Pimps, pushers, and junkies are not my favorite subject matter, and I would not normally choose this book to read, but it is part of my Booker prize project. By around page 50, when the narrator attends a ridiculous lecture by a poet/artist named Xavier, I realized I had no idea what was going on and almost quit reading. However, soon I was taken up by the much more interesting stories of Dimple and Mr. Lee.

I was jarred to find one Goodreads reviewer referring to this gritty book as nostalgia, considering it mostly deals with drug addiction and sexual exploitation. Still, by the end of the novel, which takes place closer to the present, things are so much worse that I got his point.

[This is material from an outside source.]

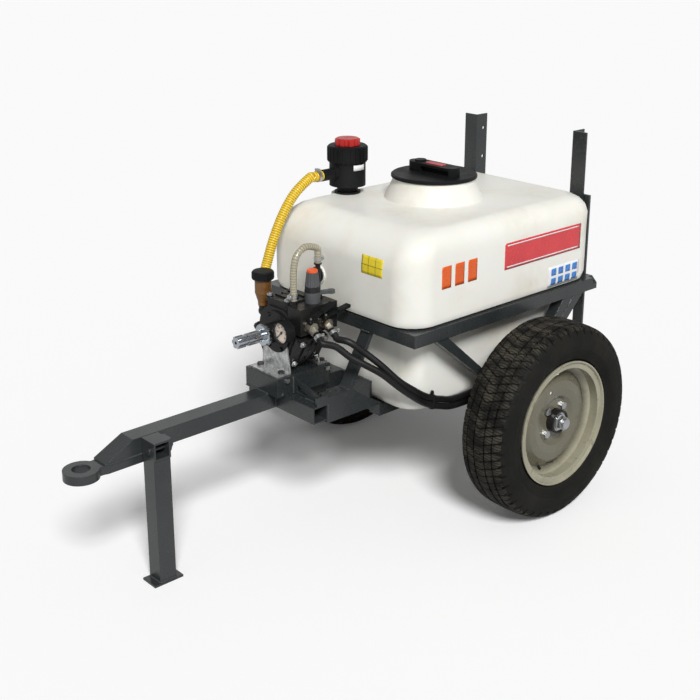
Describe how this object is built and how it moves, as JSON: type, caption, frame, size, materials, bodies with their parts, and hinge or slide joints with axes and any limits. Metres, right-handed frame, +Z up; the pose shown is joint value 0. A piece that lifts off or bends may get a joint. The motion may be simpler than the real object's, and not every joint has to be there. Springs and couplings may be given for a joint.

I felt that the characters’ speech, when philosophical, sounds like it comes out of a textbook, and in other moods is unrealistic in other ways. I also thought that there was no reason to subject readers to such things as Xavier’s speech, the entire plot of the book written by Mr. Lee’s father, most of the characters’ dreams (I hate reading about dreams in fiction), the long description of a new form of poetry, and so on.

Did I like this novel? Not very much.